-- begin --
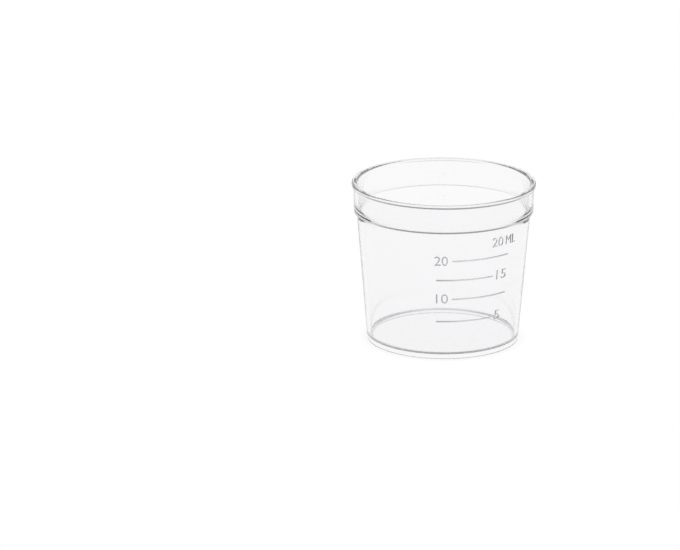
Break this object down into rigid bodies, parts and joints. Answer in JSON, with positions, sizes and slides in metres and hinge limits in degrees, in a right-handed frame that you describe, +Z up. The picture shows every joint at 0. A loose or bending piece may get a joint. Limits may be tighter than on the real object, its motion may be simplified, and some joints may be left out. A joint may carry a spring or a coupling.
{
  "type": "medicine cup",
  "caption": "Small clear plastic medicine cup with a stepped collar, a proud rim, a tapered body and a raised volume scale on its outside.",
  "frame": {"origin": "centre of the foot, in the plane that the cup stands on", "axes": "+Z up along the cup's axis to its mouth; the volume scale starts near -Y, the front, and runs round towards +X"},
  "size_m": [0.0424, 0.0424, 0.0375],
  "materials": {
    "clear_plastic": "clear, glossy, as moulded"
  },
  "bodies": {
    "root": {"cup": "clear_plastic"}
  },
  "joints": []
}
-- end --
Take the listing above and set it down exactly.

WRITTEN RESPONSE:
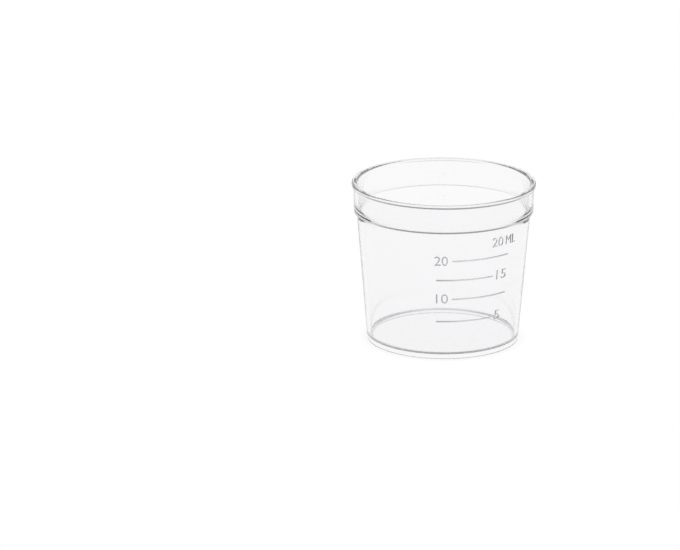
Break this object down into rigid bodies, parts and joints. Answer in JSON, with positions, sizes and slides in metres and hinge limits in degrees, in a right-handed frame that you describe, +Z up. The picture shows every joint at 0. A loose or bending piece may get a joint. Limits may be tighter than on the real object, its motion may be simplified, and some joints may be left out. A joint may carry a spring or a coupling.
{
  "type": "medicine cup",
  "caption": "Small clear plastic medicine cup with a stepped collar, a proud rim, a tapered body and a raised volume scale on its outside.",
  "frame": {"origin": "centre of the foot, in the plane that the cup stands on", "axes": "+Z up along the cup's axis to its mouth; the volume scale starts near -Y, the front, and runs round towards +X"},
  "size_m": [0.0424, 0.0424, 0.0375],
  "materials": {
    "clear_plastic": "clear, glossy, as moulded"
  },
  "bodies": {
    "root": {"cup": "clear_plastic"}
  },
  "joints": []
}